Government pushing constitutional amendment in Parliament hardens positions on both sides of the borderOnce the amendment passes, the new political map will be enshrined in the constitution, leading India to also take up a more inflexible position on the boundary, pundits say.
Now that the government has tabled an amendment to the constitution to update the map of Nepal in the national emblem, positions in both India and Nepal have hardened to the point where diplomatic talks are unlikely to take place in the near future, say diplomats and ruling party leaders.
With all of the political parties on board, the amendment is likely to pass easily, cementing Nepal’s claims to Kalapani, Lipulekh and Limpiyadhura in the constitution and solidifying Nepal’s position. This will likely only lead to India becoming more inflexible, according to one ruling party leader.
“After the primary opposition Nepali Congress decided to vote in favour of constitution amendment, chances are now very slim that New Delhi will hold talks anytime soon with Kathmandu,” he said.

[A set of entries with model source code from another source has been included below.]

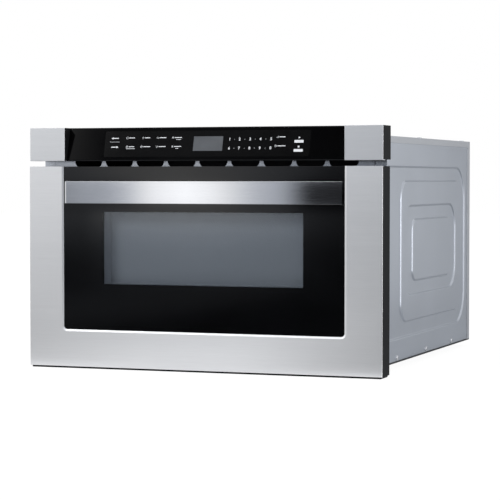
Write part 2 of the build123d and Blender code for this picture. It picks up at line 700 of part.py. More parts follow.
def drive_bracket():
    """An upside-down U that holds the pinion and guides the rack from above."""
    cheek = outline(BRACKET_D, (FLOOR_Z, RACK_TOP + FIT + BRACKET_T))
    cheek -= Pos(DRIVE_D, PINION_Z) * Circle(SHAFT_R + BEARING_PLAY)
    sides = extrude(sideways(BRACKET_GAP) * cheek, amount=BRACKET_T)
    foot = span((GEARBOX_X, GEARBOX_X + BRACKET_FOOT), BRACKET_D, (FLOOR_Z, FLOOR_Z + BRACKET_T))
    top = span((-BRACKET_GAP, BRACKET_GAP), BRACKET_D, (RACK_TOP + FIT, RACK_TOP + FIT + BRACKET_T))
    return both_sides(sides + foot) + top


def drive_motor():
    size_x, size_d, size_z = GEARBOX
    x = (GEARBOX_X, GEARBOX_X + size_x)
    box = span(x, (DRIVE_D - size_d / 4, DRIVE_D + size_d * 3 / 4), grown((PINION_Z, PINION_Z), size_z / 2))
    motor = rod_x((x[1], x[1] + MOTOR_L), DRIVE_D + size_d / 2, PINION_Z, MOTOR_R)
    bore_x = (x[0] - 1, GEARBOX_X + size_x / 2 + FIT)
    return box + motor - rod_x(bore_x, DRIVE_D, PINION_Z, SHAFT_R + BEARING_PLAY)


HOOK_REACH = 26.0
HOOK_NOSE = 7.0
HOOK_FOOT = (7.0, 2.5)   # half the width of the hook's foot, and its thickness
SWITCH = (12.0, 20.0, 28.0)
SWITCH_CORNER = 3.0
SWITCH_LEVER = (0.8, 14.0, 8.0)
SWITCH_TAB = (4.0, 6.0, 0.8)
SWITCH_TAB_COUNT = 3


def latch_hooks():
    """Two moulded hooks on the door that work the interlock switches."""
    shank_d = (INNER_D, PLATE_D + HOOK_REACH)
    profile = outline(shank_d, grown((HOOK_Z, HOOK_Z), HOOK_H / 4))
    profile += outline((shank_d[1] - HOOK_NOSE, shank_d[1]), (HOOK_Z - HOOK_H / 2, HOOK_Z + HOOK_H / 4))
    hook = extrude(sideways(HOOK_X - HOOK_W) * profile, amount=2 * HOOK_W)
    half, thick = HOOK_FOOT
    foot_x = grown((HOOK_X, HOOK_X), half)
    hook += span(foot_x, (INNER_D, INNER_D + thick), grown((HOOK_Z, HOOK_Z), HOOK_H / 2))
    return both_sides(hook)


def interlock_switches():
    """Microswitches on the back of the front plate, beside each hook."""
    size_x, size_d, size_z = SWITCH
    face_x = HOOK_X - HOOK_W - PASS
    x = (face_x - size_x, face_x)
    d = (BEHIND, BEHIND + size_d)
    switch = span(x, d, grown((HOOK_Z, HOOK_Z), size_z / 2))
    switch = chamfer(switch.edges().filter_by(Axis.X).sort_by(Axis.Y)[-2:], SWITCH_CORNER)
    tab_w, tab_l, tab_t = SWITCH_TAB
    for z in evenly(HOOK_Z - size_z / 3, HOOK_Z + size_z / 3, SWITCH_TAB_COUNT):
        tab_x = grown((face_x - size_x / 2, face_x - size_x / 2), tab_w / 2)
        switch += span(tab_x, (d[1], d[1] + tab_l), grown((z, z), tab_t / 2))
    lever_t, lever_l, lever_h = SWITCH_LEVER
    lever_d = grown((sum(d) / 2, sum(d) / 2), lever_l / 2)
    switch += span((face_x, face_x + lever_t), lever_d, grown((HOOK_Z, HOOK_Z), lever_h / 2))
    return both_sides(switch)


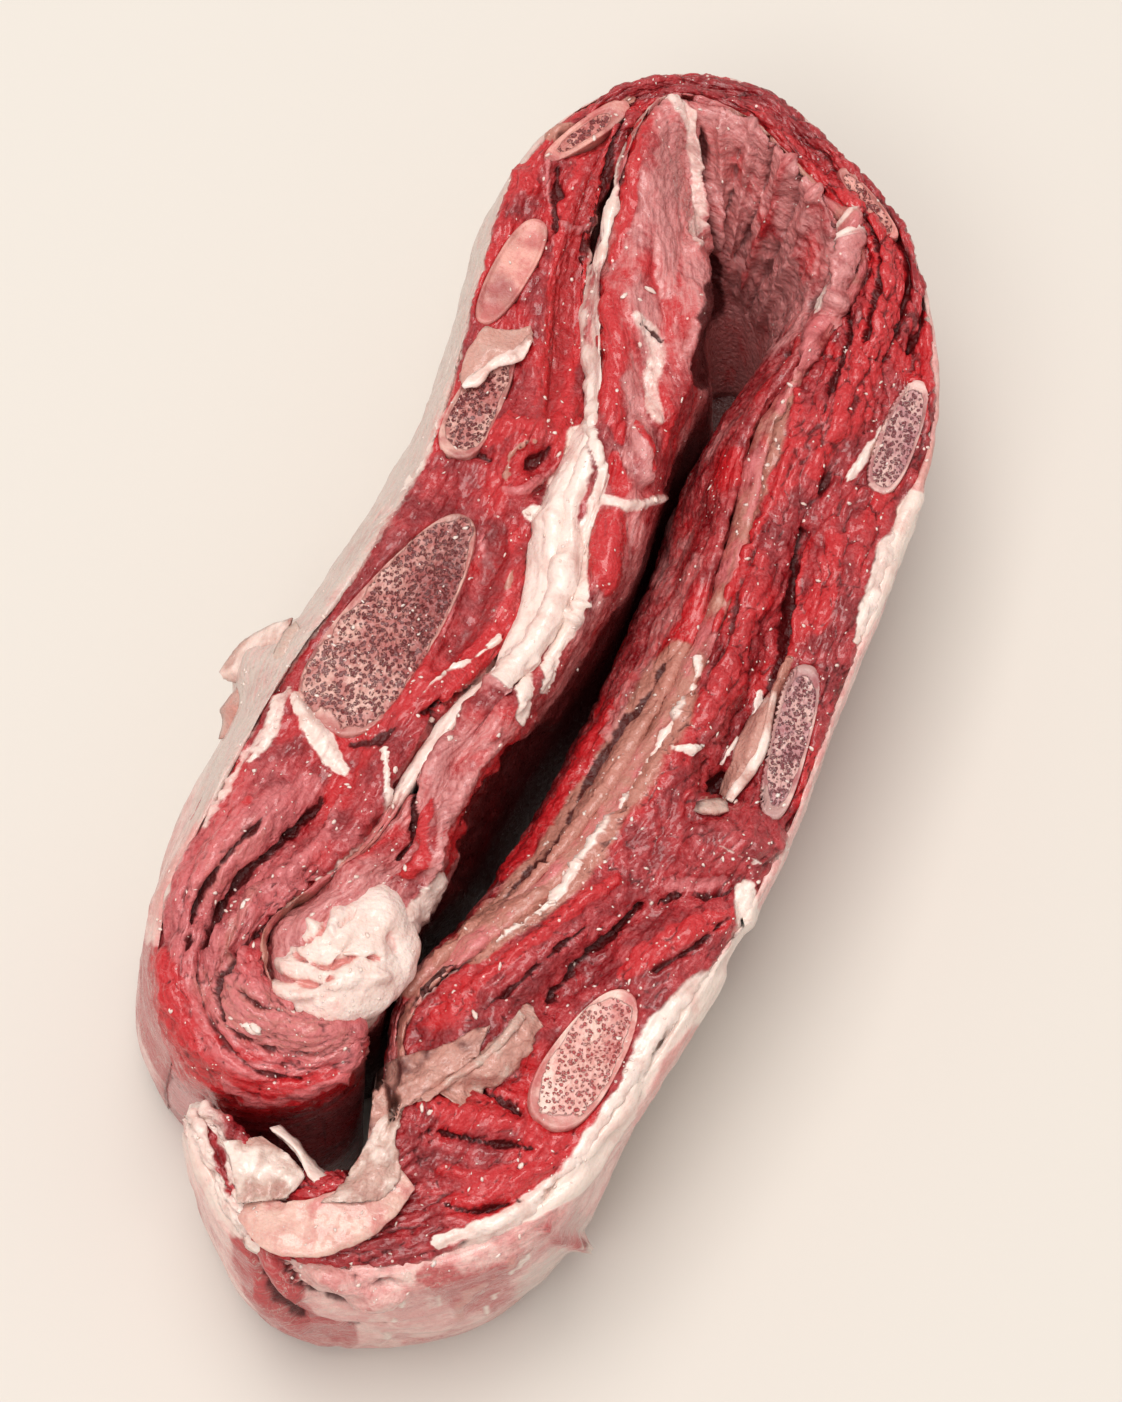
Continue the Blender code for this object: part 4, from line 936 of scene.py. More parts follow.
@dataclass
class RibMuscle(Layer):
    """Outer muscle layer: coarse bundles, sunken clefts darkened with painted shade, and sunk seats for the
    bones.
    """

    bundle: tuple[float, float] = (8.5, 4.6)
    grain: tuple[float, float] = (2.6, 1.7)
    name: str = "rib_muscle_meat"

    def build(self, finish: "Tissue") -> None:
        """Sculpt, paint and dress the layer."""
        s = self.strip
        fat = along(s.FAT_THICK, s.u) * s.left * 0.6
        seam = -along(s.SEAM_THICK, s.u) / 2 + 0.2
        outline = Outline((
            (0.10, 0.0, 0, 1), (0.0, 0.05, 0, 3), (0.0, 0.62, 0, 16), (0.0, 0.96, 0, 5), (0.035, 1.0, 1, 70),
            (0.965, 1.0, 1, 4), (1.0, 0.97, 0, 10), (1.0, 0.45, 0, 3), (1.0, 0.04, 0, 1), (0.92, 0.0, 0, 1),
            (0.5, 0.0, 0, 1)))
        grid = outline.sweep(s, lambda z: s.outer_wall(fat, z), lambda z: s.seam_wall(seam, z),
                             s.tops[:, :2], 0.4)
        surface = Surface(grid)
        loop = Loop(surface, s.run)
        top = surface.over(smooth(0.0, 0.7, outline.rows[:, 2]))
        face = np.maximum(top, surface.over(smooth(0.5, 0.9, outline.rows[:, 1])) * 0.8)
        dome, cleft = self.bundles(loop, *self.bundle, 0.5)
        fine, crack = self.bundles(loop, *self.grain, -0.4)
        coarse = along(((0, 0.7), (4, 0.7), (6, 0.5), (9, 0.6), (13, 0.7), (16, 0.95), (20, 0.75), (23, 0.7),
                        (28, 1.0)), s.u)[:, None] * np.ones(surface.shape)
        rise = coarse * (0.8 * dome - 0.9 * cleft)
        rise += coarse * (0.5 * fine - 0.6 * crack)
        rise += 0.5 * self.drift(loop, 9, 7)
        film = self.drift(loop, 22, 9, 11, 4, 0.6)
        level = along(((0, 0.62), (4, 0.52), (6, 0.30), (8, 0.05), (10, -0.1), (14, -0.1), (16, 0.05),
                       (20, 0.12), (23, 0.1), (24.2, 0.15), (28, 0.15)), s.u)
        surface.paint(FILM, level[:, None] + 0.36 * film, 0.9)
        # Painted shade: the clefts and cracks between bundles are darkened where shade falls
        dark = (0.85 * cleft + 0.35 * crack) * coarse - 0.22
        surface.paint(DEEP, dark, 0.6)
        surface.paint(BRIGHT, 0.4 + 0.5 * self.drift(loop, 18, 8, 5, 3), 0.8)
        across = surface.over(outline.rows[:, 0])
        edge = (1 - smooth(0.0, 0.06, across)) * face + smooth(0.96, 1.0, across) * face * 0.7
        surface.paint(FAT, edge * (0.75 + 0.5 * film))
        rise += surface.stroke(STROKES, "R", self.warp(surface), face)
        sink = seats(surface.points[..., 0], surface.points[..., 1]) * top
        surface.push(rise * face * (1 - sink))
        surface.lift(-sink * 6.0)
        place(surface.build(self.name), finish.build("lean_meat_look"), Slot.LEAN, "rib_muscle")


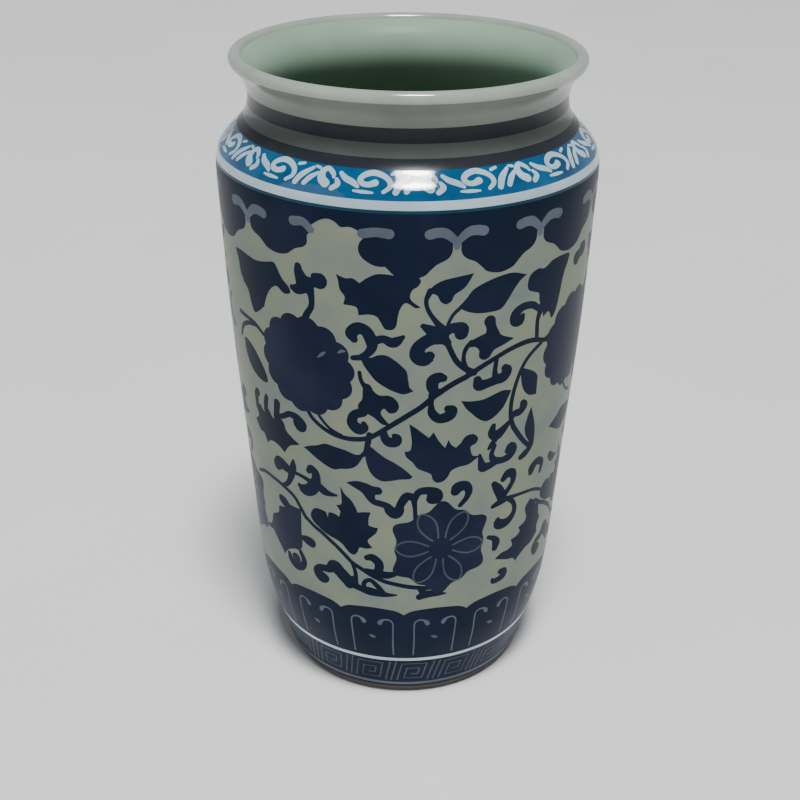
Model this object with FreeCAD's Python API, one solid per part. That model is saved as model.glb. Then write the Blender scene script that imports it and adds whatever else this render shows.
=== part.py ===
"""Porcelain brush pot: a tall shouldered jar with a short flared neck.

Units are millimetres, +Z is up and the origin is the centre of the circle that the
foot rests on.  The pot is built as sections that are thrown, turned and luted together
with slip, so each section is a solid of its own and neighbours meet face to face at
level butt joints.
"""
import FreeCAD, Part
import os

# Overall size
HEIGHT = 200.0
LIP_RADIUS = 51.2

# Foot and base
FOOT_HEIGHT = 3.0
FOOT_INNER_RADIUS = 33.5
FOOT_EDGE_RADIUS = 38.6
FOOT_BEVEL = 0.8
BASE_RADIUS = 30.0
BASE_TOP = 9.0

# Levels of the butt joints between the thrown sections
WAIST_JOINT = 62.0
SHOULDER_JOINT = 166.0
NECK_JOINT = 186.3
LIP_JOINT = 194.0

# Outer profile above the foot, as (radius, height), from the heel up to the lip
HEEL = [(39.8, FOOT_HEIGHT), (42.4, 12.0), (44.2, 18.0)]
BODY = [(46.3, 26.0), (48.3, 40.0), (49.8, 60.0), (51.6, 85.0), (53.6, 112.0), (55.1, 140.0)]
SHOULDER = [(55.9, 160.0), (56.1, 168.0), (55.6, 172.0), (53.6, 175.5), (50.0, 179.0)]
NECK = [(47.3, 182.6), (46.2, 187.0), (46.7, 191.0), (48.4, 194.4)]
FLARE = [(50.94, 197.08)]

# Inner profile, as (radius, height), from the edge of the inside floor up to the lip
INNER_FLOOR = [(BASE_RADIUS, BASE_TOP), (34.3, 10.0), (37.0, 12.8), (38.7, 18.0)]
INNER_BODY = [(41.4, 27.0), (43.6, 41.0), (45.2, 61.0), (47.0, 86.0), (49.0, 113.0), (50.5, 141.0)]
INNER_SHOULDER = [(51.2, 158.0), (51.3, 166.0), (50.3, 172.0), (47.4, 177.0)]
INNER_NECK = [(44.5, 181.0), (42.3, 185.6), (41.7, 190.0), (43.2, 194.6), (47.37, 198.55)]

# Top of the rounded lip, as (radius, height)
LIP_TOP = (49.25, HEIGHT)


def point(radius, height):
    """A point of the profile half plane."""
    return FreeCAD.Vector(radius, 0.0, height)


def smooth_curve(stations):
    """One smooth edge through every (radius, height) station."""
    curve = Part.BSplineCurve()
    curve.interpolate([point(radius, height) for radius, height in stations])
    return curve.toShape()


def straight(start, end):
    """A straight edge between two (radius, height) corners."""
    return Part.makeLine(point(*start), point(*end))


def outline(corners):
    """The flat face inside a closed outline of straight sides."""
    following = corners[1:] + corners[:1]
    edges = [straight(start, end) for start, end in zip(corners, following)]
    return Part.Face(Part.Wire(edges))


def rectangle(inner, outer, low, high):
    """The part of the half section between two radii and two heights."""
    return outline([(inner, low), (outer, low), (outer, high), (inner, high)])


def turned(face):
    """The solid swept by a half section turned once about the pot's axis."""
    return face.revolve(FreeCAD.Vector(0, 0, 0), FreeCAD.Vector(0, 0, 1), 360)


def wall_section():
    """The half section of the wall, from the base disc and the foot's top to the lip."""
    outer = HEEL + BODY + SHOULDER + NECK + FLARE
    inner = INNER_FLOOR + INNER_BODY + INNER_SHOULDER + INNER_NECK
    lip = Part.Arc(point(*outer[-1]), point(*LIP_TOP), point(*inner[-1])).toShape()
    edges = [
        smooth_curve(outer),
        lip,
        smooth_curve(inner),
        straight(INNER_FLOOR[0], (BASE_RADIUS, FOOT_HEIGHT)),
        straight((BASE_RADIUS, FOOT_HEIGHT), HEEL[0]),
    ]
    return Part.Face(Part.Wire(edges))


def foot_section():
    """The half section of the turned foot, with both lower edges bevelled."""
    inner, outer = FOOT_INNER_RADIUS, FOOT_EDGE_RADIUS
    return outline([
        (inner, FOOT_HEIGHT),
        (inner, FOOT_BEVEL),
        (inner + FOOT_BEVEL, 0.0),
        (outer - FOOT_BEVEL, 0.0),
        (outer, FOOT_BEVEL),
        HEEL[0],
    ])


def thrown(section, low, high):
    """The thrown section of the wall between two butt joints."""
    slab = rectangle(0.0, 2 * LIP_RADIUS, low, high)
    return turned(section.common(slab).Faces[0])


def build():
    """Every section of the pot, by node name."""
    wall = wall_section()
    disc = rectangle(0.0, BASE_RADIUS, FOOT_HEIGHT, BASE_TOP)
    return {
        "foot_ring": turned(foot_section()),
        "base_floor": turned(disc),
        "lower_body": thrown(wall, FOOT_HEIGHT, WAIST_JOINT),
        "upper_body": thrown(wall, WAIST_JOINT, SHOULDER_JOINT),
        "shoulder": thrown(wall, SHOULDER_JOINT, NECK_JOINT),
        "neck_collar": thrown(wall, NECK_JOINT, LIP_JOINT),
        "rim_lip": thrown(wall, LIP_JOINT, 2 * HEIGHT),
    }


os.makedirs("parts", exist_ok=True)
for node, shape in build().items():
    shape.exportStep(f"parts/{node}.step")
    box = shape.BoundBox
    print(f"{node}: {shape.Volume:.0f} mm3, z {box.ZMin:.2f} to {box.ZMax:.2f}")
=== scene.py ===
"""Porcelain brush pot, painted in underglaze blue.

The painting is inlaid: each section's outer skin is cut along the brushwork's outlines,
so ground, cobalt and reserved lines are neighbouring pieces of one smooth surface.
Motifs are placed by (angle in degrees, height in mm); angle 0 faces -Y and +90 faces +X.
"""
import math
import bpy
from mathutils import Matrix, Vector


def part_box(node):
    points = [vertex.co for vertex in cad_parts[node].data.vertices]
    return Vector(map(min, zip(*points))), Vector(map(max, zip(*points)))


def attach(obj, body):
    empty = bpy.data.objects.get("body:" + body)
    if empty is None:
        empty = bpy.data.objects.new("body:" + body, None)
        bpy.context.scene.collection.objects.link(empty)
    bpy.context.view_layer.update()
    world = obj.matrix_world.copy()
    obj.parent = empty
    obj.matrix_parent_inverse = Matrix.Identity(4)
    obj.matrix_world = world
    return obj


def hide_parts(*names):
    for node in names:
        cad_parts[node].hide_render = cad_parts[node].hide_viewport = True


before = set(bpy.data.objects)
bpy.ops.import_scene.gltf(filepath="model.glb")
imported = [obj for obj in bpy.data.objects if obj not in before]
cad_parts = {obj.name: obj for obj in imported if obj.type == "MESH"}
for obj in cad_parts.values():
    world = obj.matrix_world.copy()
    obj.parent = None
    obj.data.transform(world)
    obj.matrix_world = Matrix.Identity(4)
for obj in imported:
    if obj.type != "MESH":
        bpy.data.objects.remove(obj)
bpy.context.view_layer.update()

from copy import copy

import bpy
import numpy as np
from mathutils import Matrix, Vector
from mathutils.geometry import delaunay_2d_cdt

MM = 0.001
DEG = math.pi / 180.0
FLAT_RADIUS = 53.0          # mm per radian in the flat drawing of the body
STEP = 0.5                  # spacing of points along a brush outline, mm

# ---------------------------------------------------------------- profile (radius, height)
OUTER = [(39.8, 3.0), (42.4, 12.0), (44.2, 18.0),
         (46.3, 26.0), (48.3, 40.0), (49.8, 60.0), (51.6, 85.0), (53.6, 112.0), (55.1, 140.0),
         (55.9, 160.0), (56.1, 168.0), (55.6, 172.0), (53.6, 175.5), (50.0, 179.0),
         (47.3, 182.6), (46.2, 187.0), (46.7, 191.0), (48.4, 194.4), (50.94, 197.08)]
INNER = [(30.0, 9.0), (34.3, 10.0), (37.0, 12.8), (38.7, 18.0),
         (41.4, 27.0), (43.6, 41.0), (45.2, 61.0), (47.0, 86.0), (49.0, 113.0), (50.5, 141.0),
         (51.2, 158.0), (51.3, 166.0), (50.3, 172.0), (47.4, 177.0),
         (44.5, 181.0), (42.3, 185.6), (41.7, 190.0), (43.2, 194.6), (47.37, 198.55)]
LIP_CENTRE = (49.25, 198.05)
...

Narayan Khadka, the shadow foreign minister of the Nepali Congress, reiterated the ruling party leader’s assessment, saying that talks with India at this juncture are nigh impossible.
“The situation has become more complicated after we decided to amend the constitution,” said Khadka. “I don’t think Oli is ready to resolve the issue because it is a solid political tool to cover up all of his messes as prime minister and a good card with which to go into elections.”
According to Khadka, India is unlikely to budge from its claim on Kalapani, as the area has strategic military value. New Delhi is more likely to negotiate on Susta while ignoring the other disputes, he said.
Susta, located in southern Nepal, is another disputed area between Nepal and India.
While both Nepal and India appear to be waiting to see who blinks first, analysts and party leaders all say that the solution to the boundary dispute is through diplomatic talks. But with India refusing to sit for even virtual talks, citing the ongoing Covid-19 pandemic, Nepal has been compelled to resort to back-channel negotiations.
Embassy sources confirmed the meeting but refused to discuss the content of the meeting.
Multiple sources inside the ruling party told the Post that Baskota later told Prime Minister Oli that India was not going to take any harsh measures against Nepal.
While the rhetoric from both sides has lessened somewhat, the constitutional amendment now stands as an obstacle to talks.
“But at least there has been a change in tone from both sides,” said former foreign secretary and ambassador Madhu Raman Acharya. “Talks should happen and diplomacy should be given due importance. Had we started talks in November when India first came up with its new political map, we would have reached a conclusion by now as to how we can move forward.”
According to Acharya, Nepal is at fault for not pushing harder for talks but India too has pushed things farther by refusing to sit for talks.
“If both sides had sat for talks, Nepal would probably not have published the map,” he said.
Nepal published a new political and administrative map that includes all disputed territories as its own on May 20. Earlier, in November, India published its own political map showing Kalapani within its borders.
As the prospects for talks continue to dwindle, Oli, who had long cultivated good relations with Delhi before taking on a hard nationalist stance in 2015, has mobilised back-channels in the Indian capital, which includes senior Bharatiya Janata Party leaders, members of the Indian diplomatic community, and businesspersons, according to leaders from the ruling party.
However, these back-channel negotiations have yet to result in anything tangible.
On Saturday, during an interview on Indian television, Indian Defence Minister Rajnath Singh, whose inauguration of a new link road via Lipulekh had kicked off this entire fiasco, said that he is aware of the unfolding situation in Nepal.
“We are like family members and relatives and if we have any differences, we will sort them out through talks,” he said.
But not everyone is convinced that talks will be held. There are many who believe that India will simply wait until the issue fizzles out and the status quo remains unchanged. That was the approach it took in November, when protests had broken out over India’s encroachment of Kalapani.
“We are in favour of talks with India but we are afraid that Oli might halt negotiations with New Delhi on the grounds that we already have a map now,” said Khadka, the Congress leader. “If you ask me whether there is any possibility of talks with India, my answer would be ‘no’.”